> _Task instructions_: Return only the stretch of the material below that begins with the line containing "The OpenSCAD and" and ends with the line containing "return (part_box(upper)[0].z +", exactly; both of those lines belong to it.

> _Data for this exercise_:
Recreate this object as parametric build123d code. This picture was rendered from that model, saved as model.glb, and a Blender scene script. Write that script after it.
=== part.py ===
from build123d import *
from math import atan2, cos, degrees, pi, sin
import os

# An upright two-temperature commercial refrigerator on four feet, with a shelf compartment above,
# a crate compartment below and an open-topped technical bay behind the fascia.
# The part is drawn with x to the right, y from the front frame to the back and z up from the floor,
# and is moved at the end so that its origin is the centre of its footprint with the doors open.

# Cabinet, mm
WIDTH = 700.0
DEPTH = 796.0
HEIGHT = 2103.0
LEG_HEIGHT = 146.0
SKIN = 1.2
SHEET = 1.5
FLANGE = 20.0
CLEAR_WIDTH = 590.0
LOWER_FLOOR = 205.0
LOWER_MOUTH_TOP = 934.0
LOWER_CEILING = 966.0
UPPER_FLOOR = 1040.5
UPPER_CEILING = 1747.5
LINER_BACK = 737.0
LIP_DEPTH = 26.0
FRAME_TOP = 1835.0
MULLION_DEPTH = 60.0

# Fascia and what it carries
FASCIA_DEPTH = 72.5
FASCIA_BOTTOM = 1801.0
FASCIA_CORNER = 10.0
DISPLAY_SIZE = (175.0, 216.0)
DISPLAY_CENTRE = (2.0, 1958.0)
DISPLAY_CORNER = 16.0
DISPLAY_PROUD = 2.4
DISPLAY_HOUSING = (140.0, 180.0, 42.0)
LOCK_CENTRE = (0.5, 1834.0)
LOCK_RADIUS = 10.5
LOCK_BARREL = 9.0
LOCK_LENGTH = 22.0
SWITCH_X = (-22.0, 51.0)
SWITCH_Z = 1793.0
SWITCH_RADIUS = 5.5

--

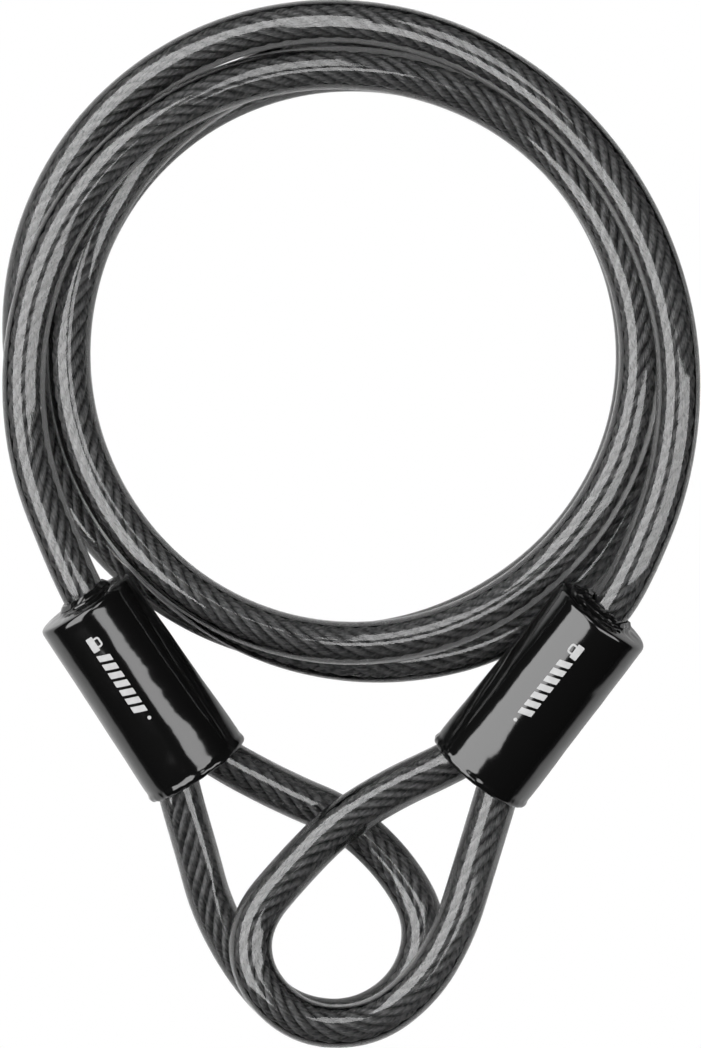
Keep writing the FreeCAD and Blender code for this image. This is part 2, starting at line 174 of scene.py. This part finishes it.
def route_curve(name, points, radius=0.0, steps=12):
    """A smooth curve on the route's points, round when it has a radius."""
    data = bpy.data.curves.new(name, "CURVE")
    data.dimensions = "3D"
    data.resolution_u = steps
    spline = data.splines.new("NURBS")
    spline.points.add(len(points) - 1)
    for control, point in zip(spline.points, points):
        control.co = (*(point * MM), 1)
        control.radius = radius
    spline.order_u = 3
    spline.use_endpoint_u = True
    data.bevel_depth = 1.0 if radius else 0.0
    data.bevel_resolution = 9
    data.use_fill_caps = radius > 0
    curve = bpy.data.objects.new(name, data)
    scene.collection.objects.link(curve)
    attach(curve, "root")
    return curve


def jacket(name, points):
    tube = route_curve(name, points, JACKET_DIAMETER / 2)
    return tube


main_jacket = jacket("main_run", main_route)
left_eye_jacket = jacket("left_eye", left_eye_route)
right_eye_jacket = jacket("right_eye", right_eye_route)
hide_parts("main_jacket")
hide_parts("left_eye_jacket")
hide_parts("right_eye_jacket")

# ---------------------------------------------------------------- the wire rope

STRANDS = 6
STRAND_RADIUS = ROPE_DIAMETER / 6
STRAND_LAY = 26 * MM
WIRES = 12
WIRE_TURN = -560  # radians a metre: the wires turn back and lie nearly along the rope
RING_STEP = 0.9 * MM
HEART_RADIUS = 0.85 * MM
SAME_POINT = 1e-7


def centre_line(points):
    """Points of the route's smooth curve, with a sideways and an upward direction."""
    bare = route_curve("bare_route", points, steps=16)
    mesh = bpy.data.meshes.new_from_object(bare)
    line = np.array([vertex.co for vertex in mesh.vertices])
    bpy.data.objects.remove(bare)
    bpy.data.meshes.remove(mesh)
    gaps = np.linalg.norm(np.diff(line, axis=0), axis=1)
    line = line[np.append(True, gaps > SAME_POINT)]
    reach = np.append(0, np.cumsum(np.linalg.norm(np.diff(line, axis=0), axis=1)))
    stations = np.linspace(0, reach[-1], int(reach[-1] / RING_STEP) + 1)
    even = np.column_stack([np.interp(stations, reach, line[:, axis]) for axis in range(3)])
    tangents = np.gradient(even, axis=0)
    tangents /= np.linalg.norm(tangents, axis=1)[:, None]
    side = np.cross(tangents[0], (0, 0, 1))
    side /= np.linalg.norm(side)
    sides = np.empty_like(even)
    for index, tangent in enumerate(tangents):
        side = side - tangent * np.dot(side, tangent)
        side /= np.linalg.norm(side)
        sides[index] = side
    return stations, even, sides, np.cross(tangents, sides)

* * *

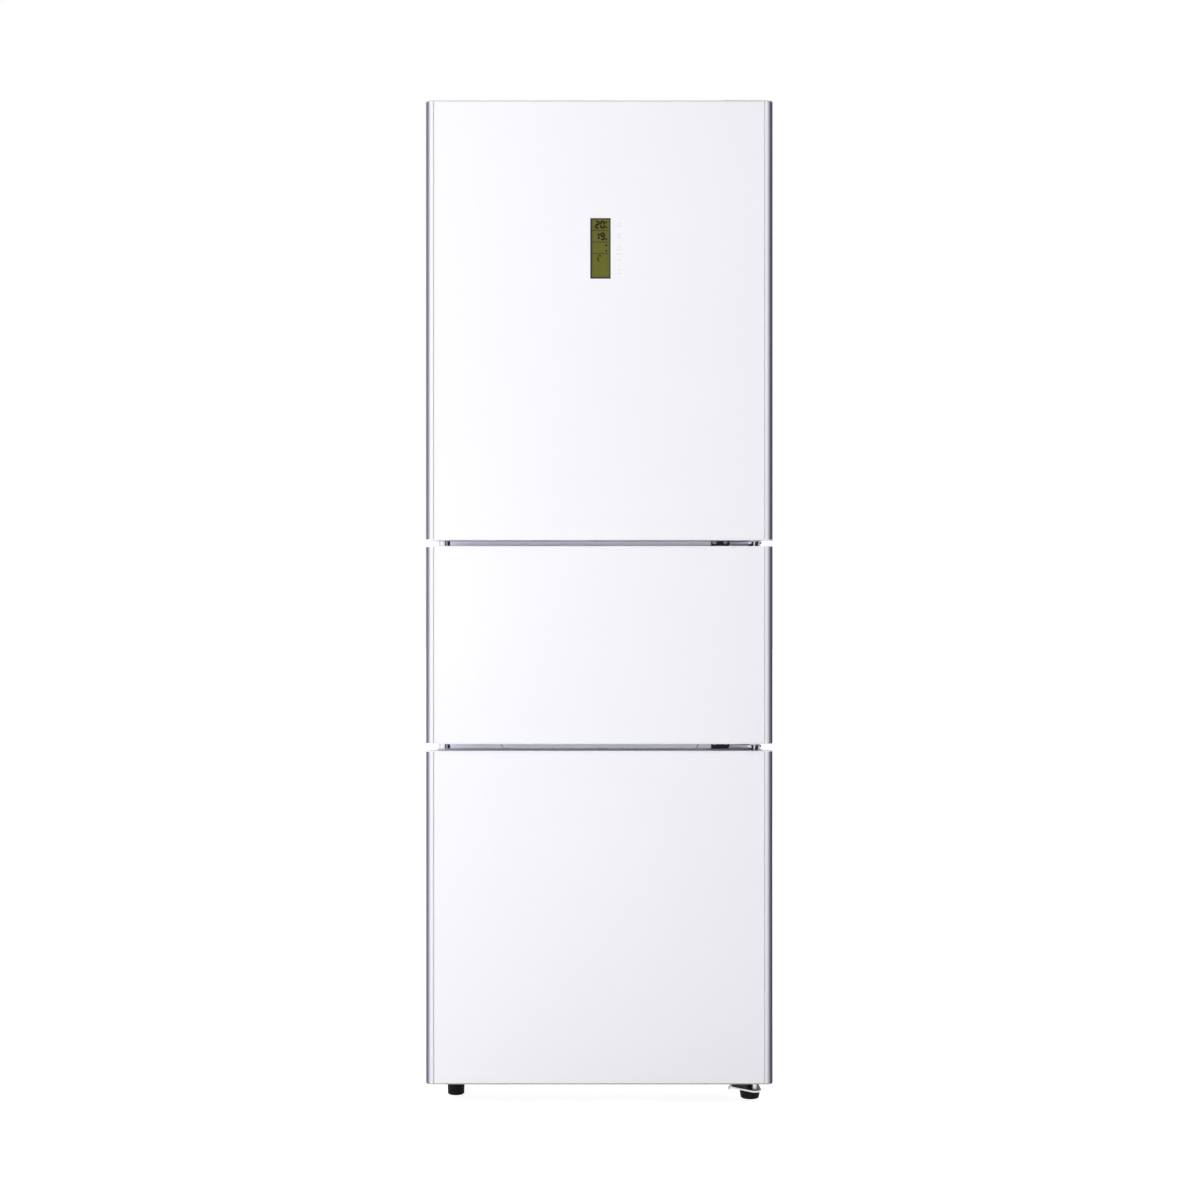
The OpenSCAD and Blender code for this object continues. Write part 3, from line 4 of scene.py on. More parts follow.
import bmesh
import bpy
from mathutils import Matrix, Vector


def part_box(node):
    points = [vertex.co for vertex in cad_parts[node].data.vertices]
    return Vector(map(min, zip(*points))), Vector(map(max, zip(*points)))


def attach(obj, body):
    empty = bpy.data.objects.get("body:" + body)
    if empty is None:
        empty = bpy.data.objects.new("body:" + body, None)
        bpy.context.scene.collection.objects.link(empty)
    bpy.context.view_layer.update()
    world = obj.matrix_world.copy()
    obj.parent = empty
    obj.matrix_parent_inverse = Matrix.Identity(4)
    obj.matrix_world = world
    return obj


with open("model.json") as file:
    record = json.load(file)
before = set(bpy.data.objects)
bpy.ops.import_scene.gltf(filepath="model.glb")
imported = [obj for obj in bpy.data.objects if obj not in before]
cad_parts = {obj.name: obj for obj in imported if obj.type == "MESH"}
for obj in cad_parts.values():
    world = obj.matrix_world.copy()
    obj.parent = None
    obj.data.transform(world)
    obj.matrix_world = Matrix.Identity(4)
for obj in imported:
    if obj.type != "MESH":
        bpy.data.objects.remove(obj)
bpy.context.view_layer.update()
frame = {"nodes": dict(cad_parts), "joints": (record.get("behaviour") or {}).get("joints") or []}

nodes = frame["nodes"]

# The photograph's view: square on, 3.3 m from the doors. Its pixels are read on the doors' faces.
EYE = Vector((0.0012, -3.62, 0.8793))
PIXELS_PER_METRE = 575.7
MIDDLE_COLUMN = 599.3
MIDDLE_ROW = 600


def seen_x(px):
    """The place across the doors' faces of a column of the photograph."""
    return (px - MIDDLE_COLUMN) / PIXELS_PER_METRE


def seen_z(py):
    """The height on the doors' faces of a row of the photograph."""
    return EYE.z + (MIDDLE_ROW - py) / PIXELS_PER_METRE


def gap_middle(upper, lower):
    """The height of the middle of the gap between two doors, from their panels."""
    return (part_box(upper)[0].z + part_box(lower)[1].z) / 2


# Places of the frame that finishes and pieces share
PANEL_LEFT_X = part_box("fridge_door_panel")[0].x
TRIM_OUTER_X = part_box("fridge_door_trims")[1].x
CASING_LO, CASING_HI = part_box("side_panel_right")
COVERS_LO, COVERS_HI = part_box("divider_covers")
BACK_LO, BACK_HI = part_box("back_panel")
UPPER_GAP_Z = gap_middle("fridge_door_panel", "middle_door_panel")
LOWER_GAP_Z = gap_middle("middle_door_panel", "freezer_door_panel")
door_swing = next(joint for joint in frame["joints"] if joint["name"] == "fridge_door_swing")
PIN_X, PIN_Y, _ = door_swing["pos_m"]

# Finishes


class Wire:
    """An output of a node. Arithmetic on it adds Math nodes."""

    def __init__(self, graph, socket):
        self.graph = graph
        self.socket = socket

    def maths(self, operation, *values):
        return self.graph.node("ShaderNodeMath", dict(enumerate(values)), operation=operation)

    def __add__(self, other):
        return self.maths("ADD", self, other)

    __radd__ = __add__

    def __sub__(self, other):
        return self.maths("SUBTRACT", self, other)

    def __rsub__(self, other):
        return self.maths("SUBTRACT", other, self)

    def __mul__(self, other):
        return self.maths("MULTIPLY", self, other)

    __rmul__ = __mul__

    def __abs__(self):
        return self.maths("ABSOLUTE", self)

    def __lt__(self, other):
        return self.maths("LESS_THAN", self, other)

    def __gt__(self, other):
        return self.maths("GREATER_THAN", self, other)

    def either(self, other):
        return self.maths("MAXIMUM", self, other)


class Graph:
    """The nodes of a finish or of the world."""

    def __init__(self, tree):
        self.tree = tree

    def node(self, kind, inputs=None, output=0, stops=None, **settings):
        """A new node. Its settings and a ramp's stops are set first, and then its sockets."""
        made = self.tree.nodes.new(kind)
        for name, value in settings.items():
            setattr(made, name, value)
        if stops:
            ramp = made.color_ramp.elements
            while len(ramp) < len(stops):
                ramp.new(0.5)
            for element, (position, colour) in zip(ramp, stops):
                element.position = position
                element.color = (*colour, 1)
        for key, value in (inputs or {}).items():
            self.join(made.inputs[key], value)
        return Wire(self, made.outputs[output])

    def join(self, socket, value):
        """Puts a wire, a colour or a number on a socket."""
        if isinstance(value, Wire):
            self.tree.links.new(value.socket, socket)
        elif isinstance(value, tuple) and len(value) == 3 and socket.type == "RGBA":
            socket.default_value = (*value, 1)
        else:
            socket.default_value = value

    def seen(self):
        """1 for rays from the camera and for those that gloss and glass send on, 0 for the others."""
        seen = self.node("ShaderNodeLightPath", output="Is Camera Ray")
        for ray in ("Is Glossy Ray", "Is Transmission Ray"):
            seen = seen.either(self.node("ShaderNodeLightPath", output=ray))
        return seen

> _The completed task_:
The OpenSCAD and Blender code for this object continues. Write part 3, from line 4 of scene.py on. More parts follow.
import bmesh
import bpy
from mathutils import Matrix, Vector


def part_box(node):
    points = [vertex.co for vertex in cad_parts[node].data.vertices]
    return Vector(map(min, zip(*points))), Vector(map(max, zip(*points)))


def attach(obj, body):
    empty = bpy.data.objects.get("body:" + body)
    if empty is None:
        empty = bpy.data.objects.new("body:" + body, None)
        bpy.context.scene.collection.objects.link(empty)
    bpy.context.view_layer.update()
    world = obj.matrix_world.copy()
    obj.parent = empty
    obj.matrix_parent_inverse = Matrix.Identity(4)
    obj.matrix_world = world
    return obj


with open("model.json") as file:
    record = json.load(file)
before = set(bpy.data.objects)
bpy.ops.import_scene.gltf(filepath="model.glb")
imported = [obj for obj in bpy.data.objects if obj not in before]
cad_parts = {obj.name: obj for obj in imported if obj.type == "MESH"}
for obj in cad_parts.values():
    world = obj.matrix_world.copy()
    obj.parent = None
    obj.data.transform(world)
    obj.matrix_world = Matrix.Identity(4)
for obj in imported:
    if obj.type != "MESH":
        bpy.data.objects.remove(obj)
bpy.context.view_layer.update()
frame = {"nodes": dict(cad_parts), "joints": (record.get("behaviour") or {}).get("joints") or []}

nodes = frame["nodes"]

# The photograph's view: square on, 3.3 m from the doors. Its pixels are read on the doors' faces.
EYE = Vector((0.0012, -3.62, 0.8793))
PIXELS_PER_METRE = 575.7
MIDDLE_COLUMN = 599.3
MIDDLE_ROW = 600


def seen_x(px):
    """The place across the doors' faces of a column of the photograph."""
    return (px - MIDDLE_COLUMN) / PIXELS_PER_METRE


def seen_z(py):
    """The height on the doors' faces of a row of the photograph."""
    return EYE.z + (MIDDLE_ROW - py) / PIXELS_PER_METRE


def gap_middle(upper, lower):
    """The height of the middle of the gap between two doors, from their panels."""
    return (part_box(upper)[0].z + part_box(lower)[1].z) / 2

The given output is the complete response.